PSA has so far invested $31.5 million in capital cost while the net revenue earned so far is Rs 260 million - nine percent of this amount is passed on to Gwadar Port Authority (GPA), according to the media reports. Despite the best efforts of Ministry of Ports and Shipping, Pakistan Navy has so far failed to hand over the stipulated land to GPA.

Gwadar Port has been built with Chinese assistance of more than $220 million and over $66 million from the south Asian country. PSA International, the operator of Gwadar port, is a global leader in the ports and terminals business. In total, PSA operates 20 port projects in 11 countries including Singapore, Belgium, Brunei, China, India, Italy, Japan, Netherlands, Portugal, South Korea and Thailand.

The port remained non-functional for more than one year even after its official opening in March 2007. The first ship arrived at the port in March 2008, but the port did not see arrival of any ship for the seven months until December. Some 72 ships have so far brought government cargo via Gwadar Port that has so far not witnessed the arrival of any commercial vessel in the last three years.

The government seems indifferent. The developers of the port had perceived it to be the future of Pakistan's economy, but Gwadar is yet to shine despite all the potential of becoming a major port in the region.

The Planning Commission's task force on maritime industry has termed the Gwadar port's operation deal signed with PSA a complete disaster. The task force strongly recommended the present government to cancel the deal with PSA, which had undertaken to spend $525 million in five years, but has invested nothing during the first three years, and it is not likely to even spend during the next two-year period.

Under the deal, the Singaporean firm is bound to set up three different companies to look after various activities at the Gwadar port, including cargo operation, marine operation and the free economic zone. Without land acquisition, the PSA is unable to develop free zone and port-related infrastructure.

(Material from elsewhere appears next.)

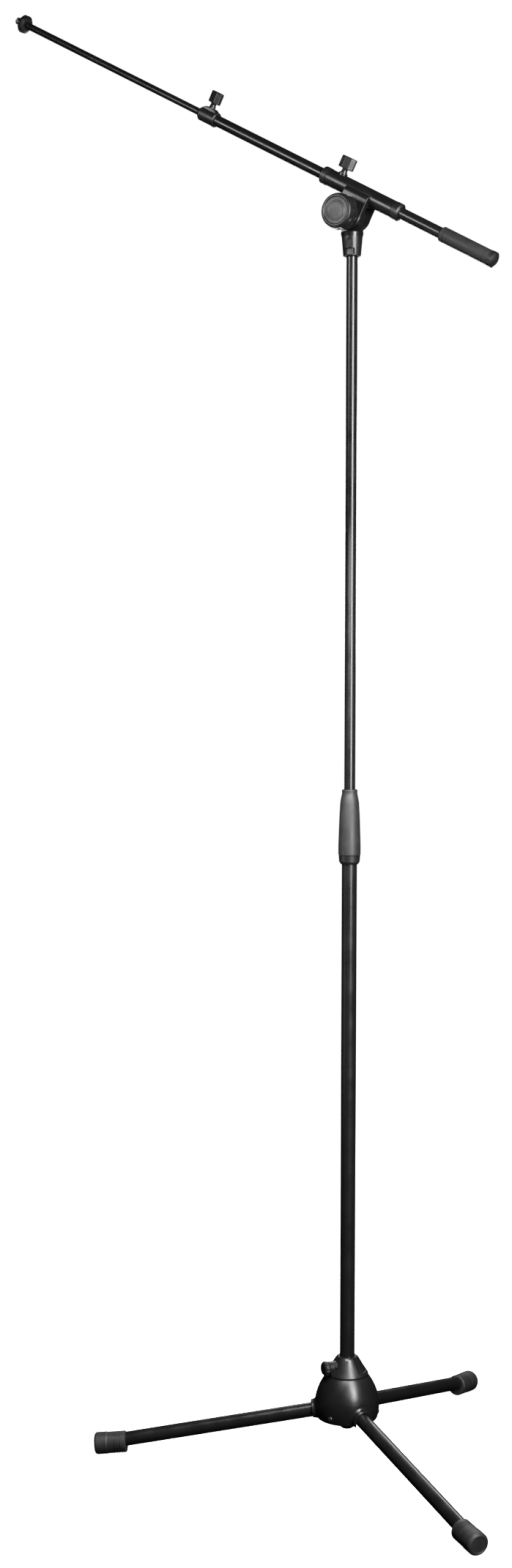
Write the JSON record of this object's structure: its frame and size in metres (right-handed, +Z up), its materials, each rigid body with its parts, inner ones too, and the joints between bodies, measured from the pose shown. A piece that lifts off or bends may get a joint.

As per concession agreement, the PSA has been demanding of required land from Gwadar Port Authority (GPA). Pakistan could not hand over 2281 acres of land to the Singaporean firm by June 2008 on lease for the development of a free zone for the port related facilities at East Bay of Gwadar. Under the deal, the GPA is required to purchase additional land of 350 hectares for 'free zone area' in addition to 584 acres in the possession of Pakistan Navy and 70 acres with the coast guards at Gwadar. On the other hand, the Ministry of Defense has refused a free-of-cost transfer of the said land to GPA for the proposed Free Zone.

The Singaporean firm may take Islamabad to the Arbitration Court in London holding the government of Pakistan accountable for defaulting on its contractual obligations under the concession agreement in case of further delay in the transfer of said land, which is presently in possession of the Pakistan navy.

The Planning Commission's task force has recommended that the concession agreement can be revisited and the best option would be to cancel the agreement. In this case, penalty potential is estimated at only $8 to $10 million which can be negotiated with the port operator. It has also been recommended that viable alternatives for use of three berths at Gwadar be opted. It has also been recommended that there must be infrastructure available for attracting investment in petroleum storage, refinery, pipeline, oil filled related equipment, construction fabrication and repair etc. Logistics port concept should be introduced, with appropriate industries, according to the task force.

Gwadar Port was supposed to be connected by construction of road links and a timeframe of four years after reaching port operation agreement. Gwadar Port rail connectivity, which includes establishment of rail network with the rest of the country as well as with neighboring countries especially Afghanistan, and through Afghanistan to Central Asian Republics (CARs) as well as China, is expected in 10-15 years period.

The port is not viable for transshipment, as well as not for transit until Afghanistan and Western China are connected by road and rail with Gwadar. Prevailing uncertainty on political and security fronts in Afghanistan, Balochistan and Western China is also a setback for execution of these infrastructure projects.

In the absence of warehousing facility, no trans-shipment of containers activity can take place, as there is no backspace for containers storage. The port still lacks road and rail connectivity and its usage has so far been restricted to bulk cargo such as wheat and Urea. The cost of doing business at Gwadar is more than double, as all the cargo handlers charge double for their services at the far-located port. Each ton of the commodities in 71 vessels imported through Gwadar cost Islamabad at least Rs 2,500 extra on transportation and handling charges and PSA bore an expenditure of Rs 590 millions - which is more than double the revenue earned so far.